Last week, in Henneberry v. Pharoan, the Maryland Court of Special Appeals looked at the question of whether there can be a breach of contract lawsuit that runs concurrently with a medical malpractice claim. The case clarifies Maryland law on when a breach of contract claim might jive with a medical malpractice claim.
The gist of the plaintiff’s complaint is that the doctor failed to completely resect the entire appendix which necessitated another surgery. While undoubtedly a traumatic event for the plaintiff, this is not a particularly serious case by medical malpractice standards. We have been making it a point to follow every malpractice case that gets filed in Maryland. This is the bottom 10% of medical malpractice lawsuit in Maryland with respect to severity of injury (of non-dental malpractice claims).
In any event, Plaintiff went to the ER at Greater Baltimore Medical Center (GBMC) in Towson with abdominal pain. She was treated by the defendant, a surgeon affiliated with GBMC and Franklin Square, who was the surgeon on call. for the emergency room. A CT scan was ordered and plaintiff was diagnosed with acute appendicitis. The defendant recommended taking out the plaintiff’s appendix. Surgery was performed. The defendant described an apparently uneventful surgery. But pathology confirmed that a stump had been left behind.
Plaintiff filed suit in the Circuit Court for Baltimore County seeking compensation as the result of malpractice in treating her acute appendicitis. Specifically, she contended left a 3.2 centimeters appendiceal stump and that she needed a second procedure. Plaintiff included a breach of contract count arguing that the doctor broke his promise in failing to removed her appendix.
The doctor filed a motion for summary judgment and a motion to dismiss the contract count. Judge John F. Fader II denied the motion for summary judgment. A few months later, Judge Vicki Ballou-Watts heard oral arguments on the motion to dismiss and granted the motion.
The case went to trial and the jury found in favor of the doctor. Plaintiff appeal on the breach of contract.
Motion to Dismiss Standard of Review
As a preliminary matter, the court began by addressing the issue of whether the plaintiff suffered prejudice when Judge Ballou-Watts considered evidence extrinsic to the complaint. Specifically, the judge looked at the consent form for the surgery that, as you would expect, excluded any warranty or guarantee concerning the outcome of the operation.
This is an interesting intellectual issue. But in most cases, this one included, it is hard to imagine less on the line. If your only path to defeating a motion to dismiss is compelling the judge to look at the four corners of your complaint, you are forestalling the inevitable. But Judge Stuart R. Berger, who wrote the opinion for the court, took the time to thoroughly address the issue.

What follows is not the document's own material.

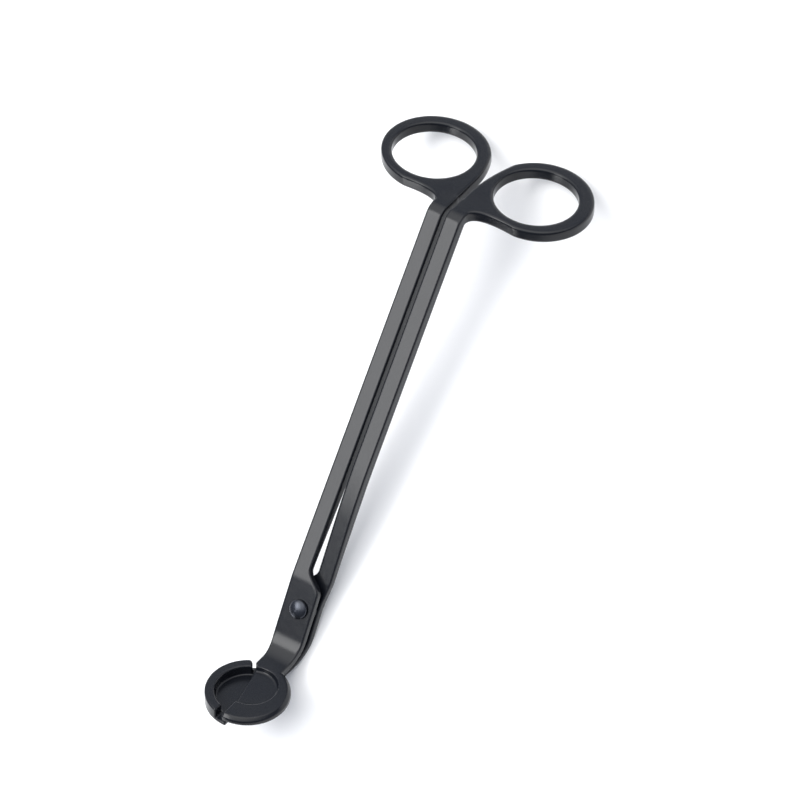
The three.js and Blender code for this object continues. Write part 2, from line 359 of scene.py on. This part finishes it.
# left, right, top and bottom of a lever's section at a distance from the rivet
def upperSection(distance):
    down = neckShare(distance)
    depth = mix(bars["plateThickness"], jaws["depth"], down)
    right = shoulderEdge(distance) + smoothMix(0, bars["neckRight"] - bars["plateEdge"], down)
    left = -smoothMix(barOuter, bars["neckLeft"], down)
    return left, right, 0, -smoothMix(depth, bars["thickness"], dipShare(distance))


def dipLeft(way):
    # share of the lower bar's dip that is left, this far above the plate
    length, ease = bars["dipLength"], bars["dipEase"]
    if way < length - ease:
        return 1 - max(0, way) / length
    return max(0, length + ease - way) ** 2 / (4 * ease * length)


def lowerSection(distance):
    down = neckShare(distance)
    plateRight = smoothMix(bars["lowerPlateRight"], barOuter, distance / bars["shoulderTop"])
    depth = mix(bars["plateThickness"], jaws["blade"], down)
    top = mix(lowerTop, lowerFloor, down)
    if distance > side["plateReach"]:
        top = lowerTop * dipLeft(distance - side["plateReach"])
    left = -shoulderEdge(distance) + smoothMix(0, bars["plateEdge"] - bars["neckLeft"], down)
    right = smoothMix(plateRight, bars["lowerNeckRight"], down)
    return left, right, top, top - smoothMix(depth, bars["thickness"], dipShare(distance))


def roundedSection(left, right, top, bottom):
    radius = min(bars["rounding"], (top - bottom) / 3)  # thin blades keep a flat middle
    steps = edging["facets"]
    corners = [
        (right - radius, top - radius, 0),
        (left + radius, top - radius, 90),
        (left + radius, bottom + radius, 180),
        (right - radius, bottom + radius, 270),
    ]
    points = []
    for x, z, first in corners:
        for i in range(steps + 1):
            turn = math.radians(first + 90 * i / steps)
            points.append((x + radius * math.cos(turn), z + radius * math.sin(turn)))
    return points


def sweptBar(name, section):
    start = headPlace + headRadius - bars["neckRoot"]
    end = bendTop + bars["intoRing"]
    bm = bmesh.new()
    rows = []
    for distance in np.linspace(start, end, round((end - start) / bars["step"])):
        y, z, slope = leverLine(distance)
        row = []
        for x, rise in roundedSection(*section(distance)):
            row.append(bm.verts.new((x, y - rise * math.sin(slope), z + rise * math.cos(slope))))
        rows.append(row)
    for here, there in zip(rows, rows[1:]):
        for i in range(len(here)):
            j = (i + 1) % len(here)
            bm.faces.new((here[i], here[j], there[j], there[i]))
    bm.faces.new(rows[0])
    bm.faces.new(rows[-1])
    bmesh.ops.recalc_face_normals(bm, faces=bm.faces[:])
    bar = newPiece(bm, name)
    reach = bars["plateThickness"] - lowerTop
    radius = rivet["shank"] / 2 + rivet["play"]
    profile = [(0, -reach), (radius, -reach), (radius, reach), (0, reach)]
    carve(bar, ontoPivot(turned("rivetBore", profile, bars["boreSteps"])))
    return bar


rings = {
    "fingerWidth": 24.3,
    "fingerLength": 22.4,
    "band": 3.68,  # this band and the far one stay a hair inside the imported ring
    "farBand": 3.56,
    "innerBand": 4.3,
    "frontBand": 2.9,  # on the side of the bars
    "upperStraight": 3,  # the straight inner side ends this far before the finger hole's middle
    "lowerStraight": 10,
    "upperShift": 0.4,  # each outline to the side of its finger hole
    "lowerShift": 0.7,
    "thickness": 3.7,
    "rounding": 0.6,
    "gap": 1.4,  # between the two rings
    "fillet": 4.5,  # from the bar into the web
    "roundStart": 32,  # degrees round the finger hole, between the inner straight and the web
    "roundEnd": 266,
    "steps": 100,
    "holeSteps": 120,
    "webSteps": 14,
}


def quadratic(start, bend, end, steps):
    # points on a curve from start to end that bends towards a third point, both ends left out
    points = []
    for i in range(1, steps):
        t = i / steps
        shares = (1 - t) ** 2, 2 * t * (1 - t), t * t
        points.append(tuple(np.dot(shares, parts) for parts in zip(start, bend, end)))
    return points


def fingerRing(name, straight, shift, sideways):
    # one ring with its web, drawn on the left and mirrored where sideways is -1
    holeX, holeY = rings["fingerWidth"] / 2, rings["fingerLength"] / 2
    outX, outY = holeX + rings["band"], holeY + (rings["farBand"] + rings["frontBand"]) / 2
    inner = -rings["gap"] / 2
    centreX = inner - rings["innerBand"] - holeX
    outerX = centreX + shift
    outerY = ringY + (rings["farBand"] - rings["frontBand"]) / 2

    def onRound(turn):
        return outerX + outX * math.cos(turn), outerY + outY * math.sin(turn)

    roundStart, roundEnd = math.radians(rings["roundStart"]), math.radians(rings["roundEnd"])
    first, last = onRound(roundStart), onRound(roundEnd)
    straightTop, barCorner = (inner, ringY - straight), (-barOuter, ringStart)
    innerBend = (inner, (straightTop[1] + first[1]) / 2)
    webBend = (-barOuter, ringStart + rings["fillet"])
    outline = [(inner, ringStart), straightTop]
    outline += quadratic(straightTop, innerBend, first, rings["webSteps"])
    outline += [onRound(t) for t in np.linspace(roundStart, roundEnd, rings["steps"])]
    outline += quadratic(last, webBend, barCorner, rings["webSteps"])
    outline += [barCorner]
    rounds = circle(0, 0, holeX, rings["holeSteps"])
    hole = [(centreX + x, ringY + y * holeY / holeX) for x, y in rounds]
    outline, hole = ([(sideways * x, y) for x, y in loop] for loop in (outline, hole))
    low = ringLevel - rings["thickness"]
    return slab(name, outline, low, ringLevel, rings["rounding"], hole)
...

Maryland Rule 2-322(c) states in pertinent part:
If, on a motion to dismiss for failure of the pleading to state a claim upon which relief can be granted, matters outside the pleading are presented to and not excluded by the court, the motion shall be treated as one for summary judgment and disposed of as provided in Rule 2-501, and all parties shall be given reasonable opportunity to present all material made pertinent to such a motion by Rule 2-501.
Judge Burger recognized that there is a possibility for prejudice when converting a motion to dismiss to a motion for summary judgment under Rule 2-322 because the nonmoving party is not ready to present it only extrinsic evidence. But the court points out that this concern is not present here because there was ample opportunity to fully brief the issues.
Breach of Contract
Plaintiff’s argument is that the failure to take out the appendix is a breach of contract. It makes some sense, right? Maryland law is clear that except in emergency or gratuitous situations, the doctors and patients have a contractual relationship. Plaintiff reasons from this that because there was a contractual obligation to perform an appendectomy, the failure to properly complete the job is a breach of contract. But the court ruled that Maryland law ordinarily requires these disputes to be carried out through the tort system because the failure to exercise that care is tortious in nature absent some extra, special promise that did not happen here.
The court specifically ruled that
We do not recognize contract actions in medical malpractice cases unless the physician made some special promise or warranty apart from a promise to use the medical skill necessary to deliver the treatment in the manner generally accepted by other physicians in the community. In some cases, however, the court may find that these special circumstances exist and that a jury may consider whether the physician breached a contract that is separate and distinct from the physician’s agreement to provide medical treatment.
The public policy the court does discuss is that allowing plaintiffs’ malpractice lawyers to bring breach of contract cases for negligence is an end run around our malpractice statutory scheme that requires significant hurdles to pursue medical error claims against doctors in Maryland. I like to support plaintiffs whenever I can. But I think this is the right result in this case.